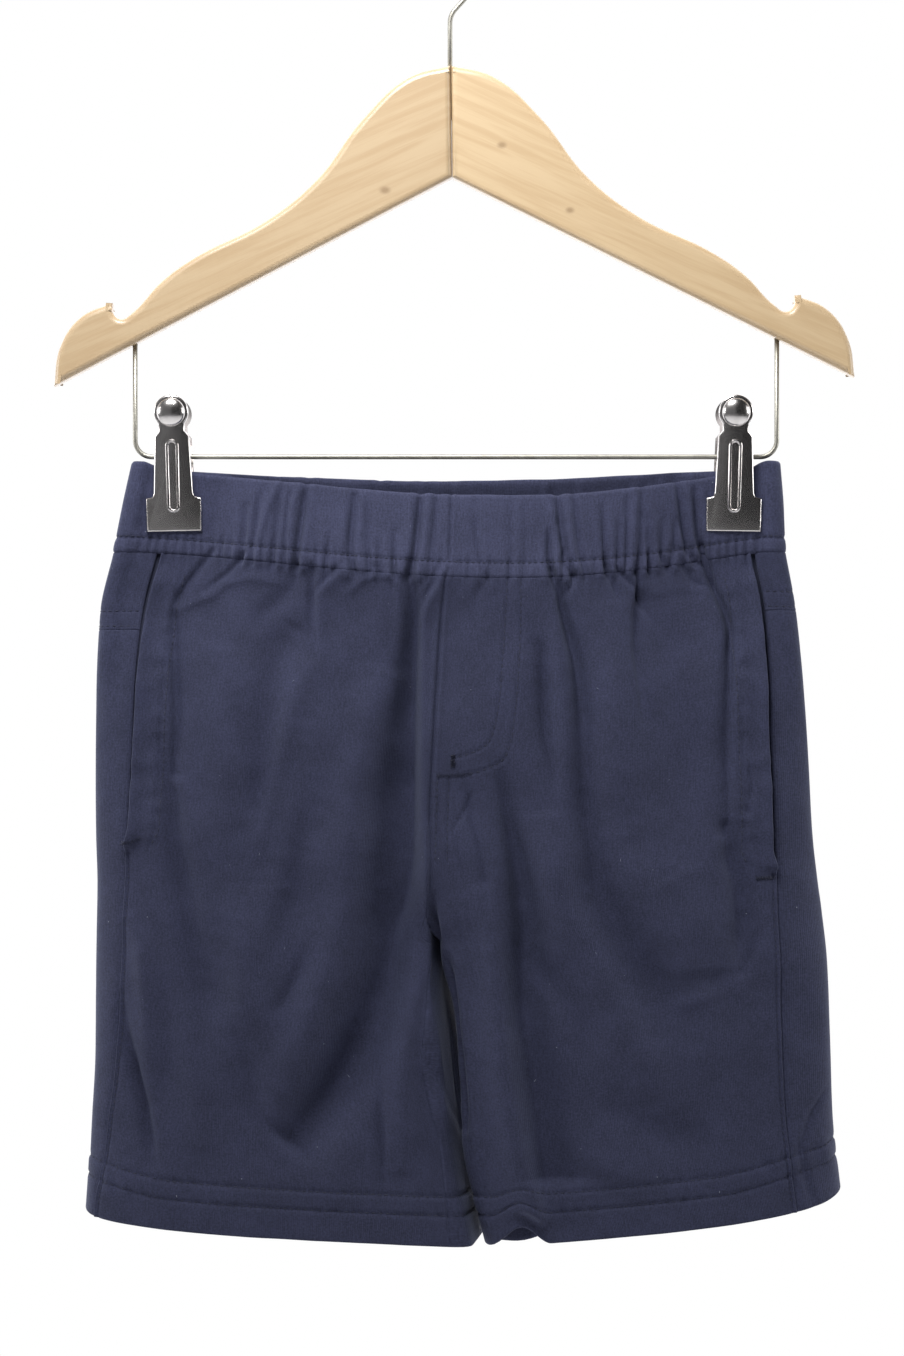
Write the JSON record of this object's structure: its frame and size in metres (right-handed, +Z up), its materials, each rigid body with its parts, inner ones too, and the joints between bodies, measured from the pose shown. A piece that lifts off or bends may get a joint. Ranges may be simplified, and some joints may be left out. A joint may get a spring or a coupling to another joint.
{
  "type": "shorts on a clip hanger",
  "caption": "Child's pull-on jersey shorts with a gathered elastic waistband, side pockets and back yokes, held by clips under a wooden hanger with a wire bar and hook.",
  "frame": {"origin": "inside top of the hook, where a rail carries the hanger", "axes": "+Z up, the front of the shorts faces -Y, and +X is the wearer's left"},
  "size_m": [0.3396, 0.055, 0.5776],
  "materials": {
    "navy_jersey": "matte cotton jersey",
    "navy_pocketing": "matte",
    "maple": "clear satin lacquer",
    "steel_wire": "bright plated",
    "clip_steel": "bright plated"
  },
  "bodies": {
    "root": {"front_left": "navy_jersey", "front_right": "navy_jersey", "back_left": "navy_jersey", "back_right": "navy_jersey", "yoke_left": "navy_jersey", "yoke_right": "navy_jersey", "waistband_front": "navy_jersey", "waistband_back": "navy_jersey", "pocket_left": "navy_pocketing", "pocket_right": "navy_pocketing", "wood_left": "maple", "wood_right": "maple", "hook": "steel_wire", "trouser_bar": "steel_wire", "clip_left_front": "clip_steel", "clip_left_back": "clip_steel", "clip_right_front": "clip_steel", "clip_right_back": "clip_steel", "clip_left_spring": "steel_wire", "clip_right_spring": "steel_wire"}
  },
  "joints": []
}
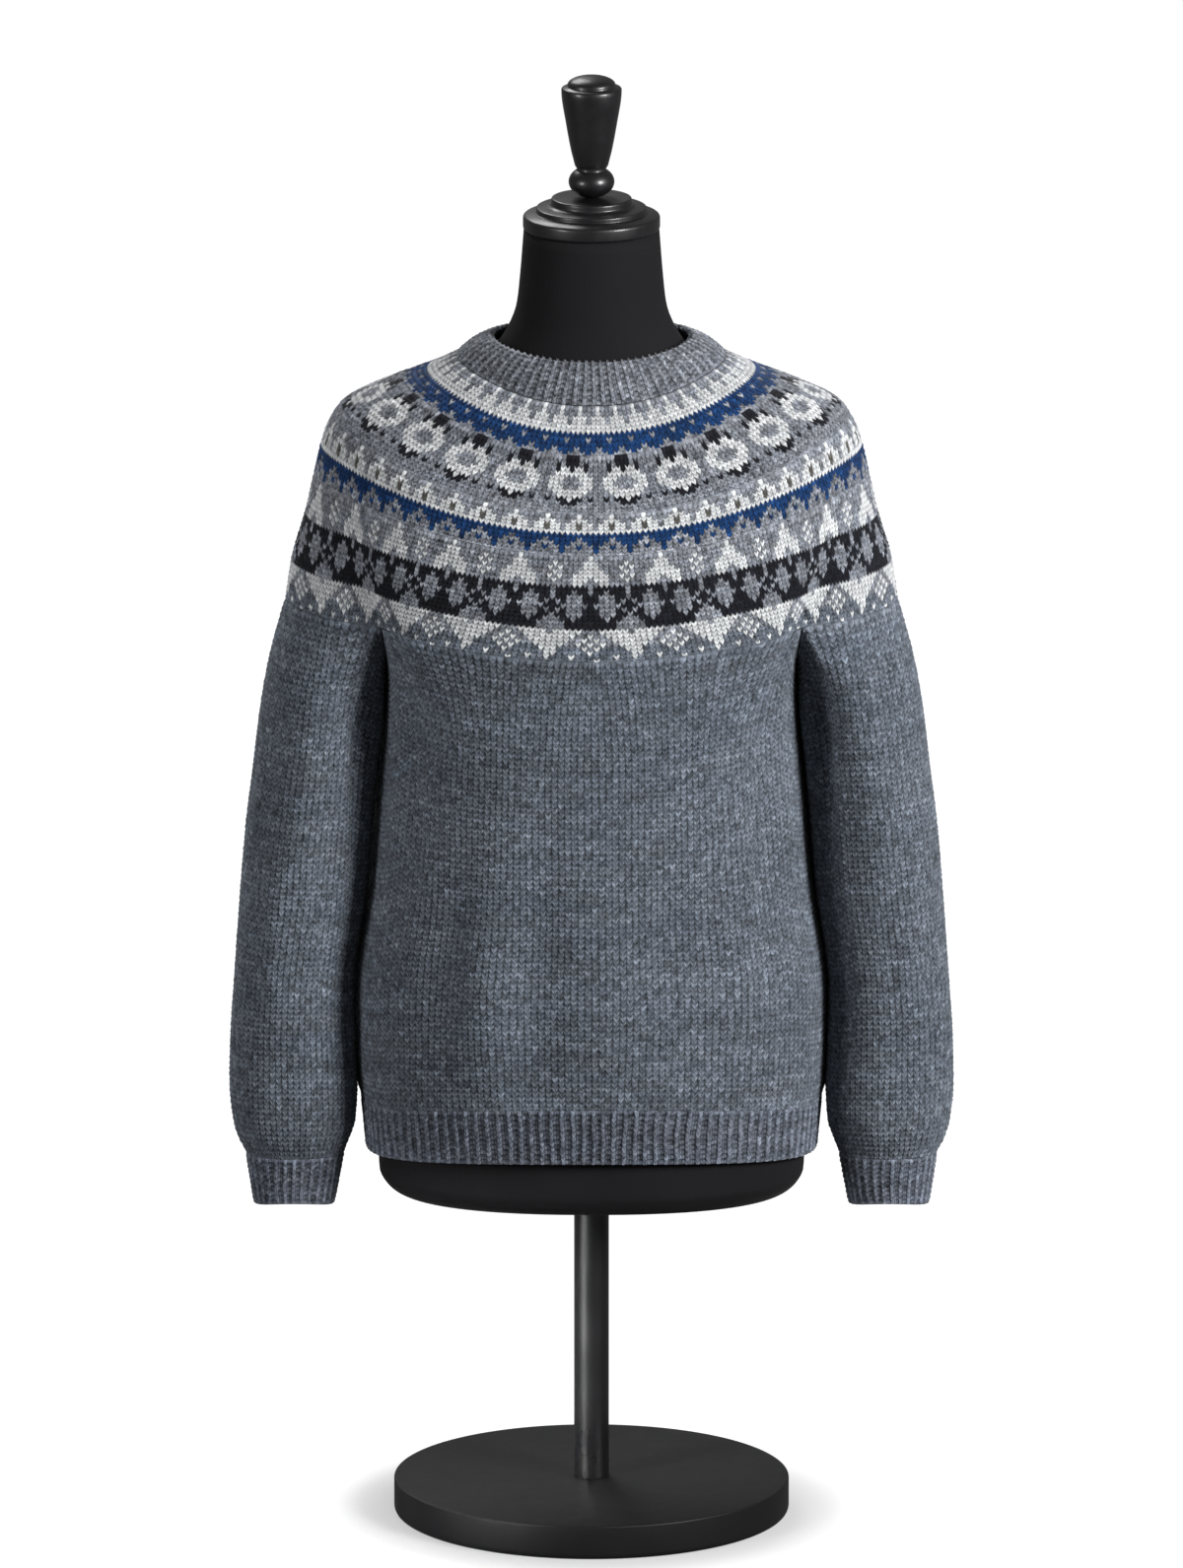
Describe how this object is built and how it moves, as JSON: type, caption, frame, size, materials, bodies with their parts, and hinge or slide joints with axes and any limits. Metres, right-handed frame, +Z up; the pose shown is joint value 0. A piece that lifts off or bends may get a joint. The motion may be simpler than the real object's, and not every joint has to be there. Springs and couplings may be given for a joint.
{
  "type": "nordic yoke sweater on a dress form",
  "caption": "Round-yoke knitted sweater worn open-sleeved on a limbless dress form with turned cap, pole and round base.",
  "frame": {"origin": "centre of the underside of the round base", "axes": "+Z up the pole to the finial, -Y the way the sweater's front faces, +X to the right of the front view, where the wearer's left sleeve hangs"},
  "size_m": [0.6088, 0.334, 1.244],
  "materials": {
    "knit_grey": "hand-knitted wool in heathered blue-grey, plain and ribbed",
    "knit_yoke": "hand-knitted stranded wool in light grey, white, blue and charcoal",
    "form_cloth": "black stretch jersey over a smooth form",
    "black_wood": "turned wood with black satin lacquer",
    "black_metal": "black powder coat"
  },
  "bodies": {
    "root": {"neckband": "knit_grey", "yoke": "knit_yoke", "body": "knit_grey", "hem_rib": "knit_grey", "sleeve_left": "knit_grey", "sleeve_right": "knit_grey", "cuff_left": "knit_grey", "cuff_right": "knit_grey", "torso_form": "form_cloth", "neck_cap": "black_wood", "finial": "black_wood", "pole": "black_metal", "base_plate": "black_metal"}
  },
  "joints": []
}
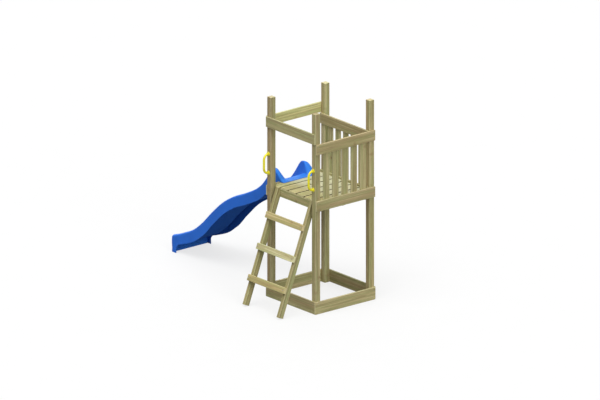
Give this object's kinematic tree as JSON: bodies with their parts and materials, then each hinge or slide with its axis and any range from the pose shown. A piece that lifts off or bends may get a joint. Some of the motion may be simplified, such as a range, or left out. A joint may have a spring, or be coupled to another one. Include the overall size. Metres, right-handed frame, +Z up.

### Task goal
Tally the lines above containing "hinge". Answer with the count only.

### Full solution
2